Alcorn alleged before the committee that the union’s campaign also included “inaccurate and incomplete press releases creating false narratives about our workplace, to promote [union officials’] own agenda and personal vendettas” and a general message that “if [employees] don’t vote for the union, they don’t care about their coworkers.” 

Stratford described the situation similarly, saying that “immediately the workplace dynamic became a ‘two-side’ thing where if you weren’t going to put a [union] pin on …then you were not going to be acknowledged.”

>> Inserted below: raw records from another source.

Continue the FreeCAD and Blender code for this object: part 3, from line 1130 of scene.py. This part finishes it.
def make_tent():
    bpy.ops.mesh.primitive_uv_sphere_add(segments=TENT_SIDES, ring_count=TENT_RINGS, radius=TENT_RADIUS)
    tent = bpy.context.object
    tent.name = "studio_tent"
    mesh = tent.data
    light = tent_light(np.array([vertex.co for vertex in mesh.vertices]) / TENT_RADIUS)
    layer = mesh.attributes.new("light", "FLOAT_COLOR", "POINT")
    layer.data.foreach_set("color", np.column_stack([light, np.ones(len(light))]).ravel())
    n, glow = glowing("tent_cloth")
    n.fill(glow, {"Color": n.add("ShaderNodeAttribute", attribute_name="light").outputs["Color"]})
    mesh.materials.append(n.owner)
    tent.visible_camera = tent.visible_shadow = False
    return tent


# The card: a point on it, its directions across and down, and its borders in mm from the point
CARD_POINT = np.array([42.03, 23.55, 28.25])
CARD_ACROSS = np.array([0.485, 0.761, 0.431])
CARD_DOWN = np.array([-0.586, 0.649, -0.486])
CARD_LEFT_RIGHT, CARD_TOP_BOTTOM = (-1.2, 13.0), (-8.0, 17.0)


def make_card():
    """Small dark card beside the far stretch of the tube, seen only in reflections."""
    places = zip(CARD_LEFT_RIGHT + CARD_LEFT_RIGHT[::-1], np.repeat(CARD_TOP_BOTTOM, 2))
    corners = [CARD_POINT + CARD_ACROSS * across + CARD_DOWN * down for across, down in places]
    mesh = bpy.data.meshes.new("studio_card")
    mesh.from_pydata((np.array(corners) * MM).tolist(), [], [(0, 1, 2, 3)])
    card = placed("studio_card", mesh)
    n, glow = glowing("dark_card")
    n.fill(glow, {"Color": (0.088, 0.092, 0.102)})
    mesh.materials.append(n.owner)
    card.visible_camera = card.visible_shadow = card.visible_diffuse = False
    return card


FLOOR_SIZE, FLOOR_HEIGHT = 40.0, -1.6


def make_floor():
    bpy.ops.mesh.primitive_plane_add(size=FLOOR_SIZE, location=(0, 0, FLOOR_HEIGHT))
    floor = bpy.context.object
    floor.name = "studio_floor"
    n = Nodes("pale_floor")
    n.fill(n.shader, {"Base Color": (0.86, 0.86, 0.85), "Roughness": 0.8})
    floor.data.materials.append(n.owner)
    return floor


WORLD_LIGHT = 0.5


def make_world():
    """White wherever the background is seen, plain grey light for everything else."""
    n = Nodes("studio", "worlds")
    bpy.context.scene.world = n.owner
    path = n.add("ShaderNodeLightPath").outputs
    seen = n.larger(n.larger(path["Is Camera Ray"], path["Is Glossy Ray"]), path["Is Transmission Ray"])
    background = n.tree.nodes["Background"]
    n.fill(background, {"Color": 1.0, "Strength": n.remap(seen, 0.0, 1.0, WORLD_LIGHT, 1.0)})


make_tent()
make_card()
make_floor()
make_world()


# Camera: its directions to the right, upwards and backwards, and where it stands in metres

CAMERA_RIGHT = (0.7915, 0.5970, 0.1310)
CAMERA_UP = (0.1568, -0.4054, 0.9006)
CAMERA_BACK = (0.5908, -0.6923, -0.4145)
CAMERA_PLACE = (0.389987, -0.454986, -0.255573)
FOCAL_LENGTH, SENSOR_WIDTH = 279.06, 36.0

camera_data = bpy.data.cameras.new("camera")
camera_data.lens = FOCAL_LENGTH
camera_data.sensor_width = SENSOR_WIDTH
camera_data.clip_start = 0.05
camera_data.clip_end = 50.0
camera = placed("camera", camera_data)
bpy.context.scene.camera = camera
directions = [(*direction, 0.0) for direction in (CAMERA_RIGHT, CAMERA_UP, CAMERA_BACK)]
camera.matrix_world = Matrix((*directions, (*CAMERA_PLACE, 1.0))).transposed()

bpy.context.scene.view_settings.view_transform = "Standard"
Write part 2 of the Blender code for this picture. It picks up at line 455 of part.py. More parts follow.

Trader Joe's told Progressive Grocer: "We fully support our Crew Members’ right to choose whether they want to be represented by a union or not. We welcome a free and fair election that allows them to exercise those rights."

With more than 500 stores in 40-plus states, Trader Joe’s is No. 33 on The PG 100, Progressive Grocer’s 2024 list of the top food and consumables retailers in North America. PG also named the company one of its Retailers of the Century.